We can embed domain knowledge, combine mutation with backpropagation, use strange activations and what not.

ArtemGr commented 2 years ago

https://arxiv.org/pdf/1705.05502.pdf shows the power of deep, sparsely connected layers. As PushGP suggests, it might be possible to evolve a program operating on such a complex layered structure by mutating just a linear vector of instructions! Provided that these instructions include a stack or a memory access. (A single strand of DNA can unfold into a three-dimensional and multiplanar human.)
Arguably, the net effect is not that different from a traditional graph of sparsely connected “neurons”, for we can represent a “program” as a graph of functions between the memory cells. But the linear encoding might be easier to work with. Adding a new connection between “neurons” equals to adding a function into the set of instructions. The order of instructions allows for finite recurrent loops between “neurons” (n1 = sin n2; n2 = cos n1). A “neuron” might even loop to itself (n1 = sin n1).

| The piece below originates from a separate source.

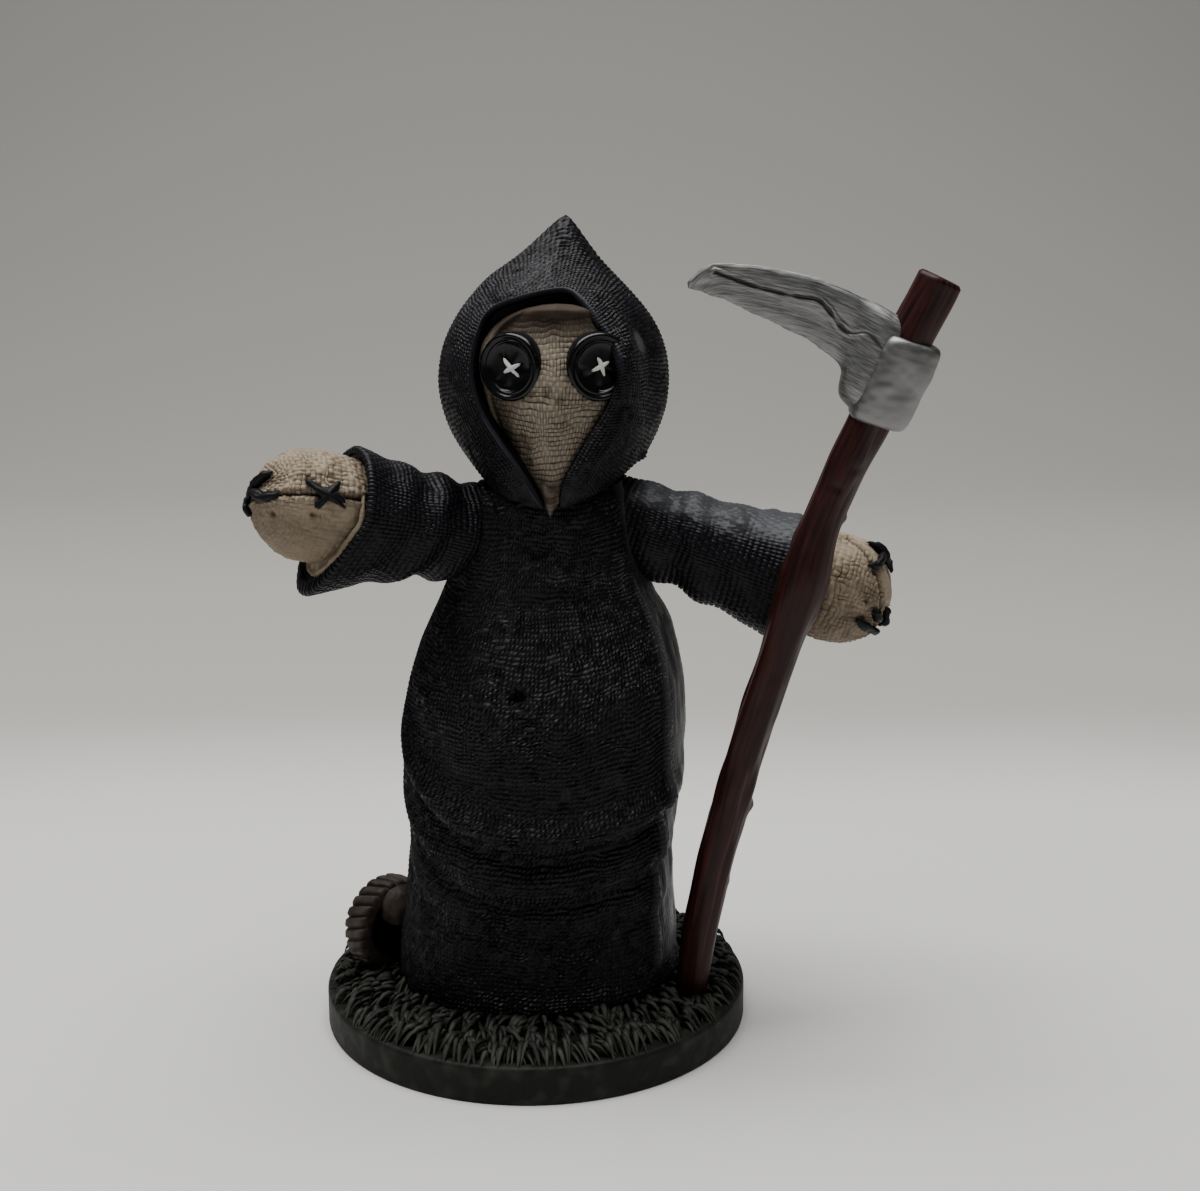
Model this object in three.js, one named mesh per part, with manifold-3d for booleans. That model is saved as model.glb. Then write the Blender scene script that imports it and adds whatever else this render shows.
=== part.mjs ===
// A grim reaper doll on a round grassy base, as cast in resin, with its scythe cast apart and
// glued to the base and to one hand. Millimetres, +Z up, the doll faces -Y, and the origin is
// the middle of the base's underside.

import * as THREE from 'three';
import { ParametricGeometry } from 'three/addons/geometries/ParametricGeometry.js';
import { mergeVertices } from 'three/addons/utils/BufferGeometryUtils.js';
import Module from 'manifold-3d';

const wasm = await Module();
wasm.setup();

// Base and grass
const BASE_RADIUS = 30.5;
const BASE_HEIGHT = 5.3;
const BASE_EDGE_ROUND = 0.7;
const GRASS_TUFTS = 30;
const GRASS_RING = 3.6;
const GRASS_OUTER_RADIUS = 28.8;
const GRASS_INNER_RADIUS = 17;
const GRASS_HEIGHT = 2.0;
const GRASS_LEAN = 1.5;
const SHAFT_CLEARANCE = 3;

// Robe: height, middle X, half width, depth to the front and depth to the back
const ROBE_MIDDLE_Y = 0.5;
const ROBE_STATIONS = [
  [3.5, 0.3, 20.3, 18.9, 16.4],
  [13, 0.4, 20.0, 18.6, 16.0],
  [20, 0.6, 19.3, 18.2, 15.4],
  [27, 1.0, 18.9, 18.6, 15.0],
  [35, 1.3, 19.6, 20.0, 15.0],
  [43, 1.7, 20.0, 20.8, 14.8],
  [51, 2.1, 19.3, 19.9, 14.2],
  [58, 2.5, 17.2, 17.6, 13.2],
  [64, 2.5, 14.4, 15.8, 12.0],
  [70, 2.7, 12.4, 15.2, 11.0],
  [77, 2.9, 10.6, 14.4, 10.4],
  [84, 3.4, 8.0, 9.0, 8.0],
];
const ROBE_SQUARENESS = 2.25;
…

Importantly, the two dimensions of a traditional NN graph (layer X, neuron Y) are collapsed into a single dimension (neuron X, not assigned into a layer), implemented as a temporary HashMap<u16, f16> or Vec<f16>. A network of any complexity is just two vectors: of memory cells and of function connections between them.
It could be that a simplified backpropagation is possible (while skipping the functions not (yet) supporting it) merely by going through the instruction set backwards.
And with a different subset of functions we might evolutionary construct the probabilistic graphical models (aka structure learning).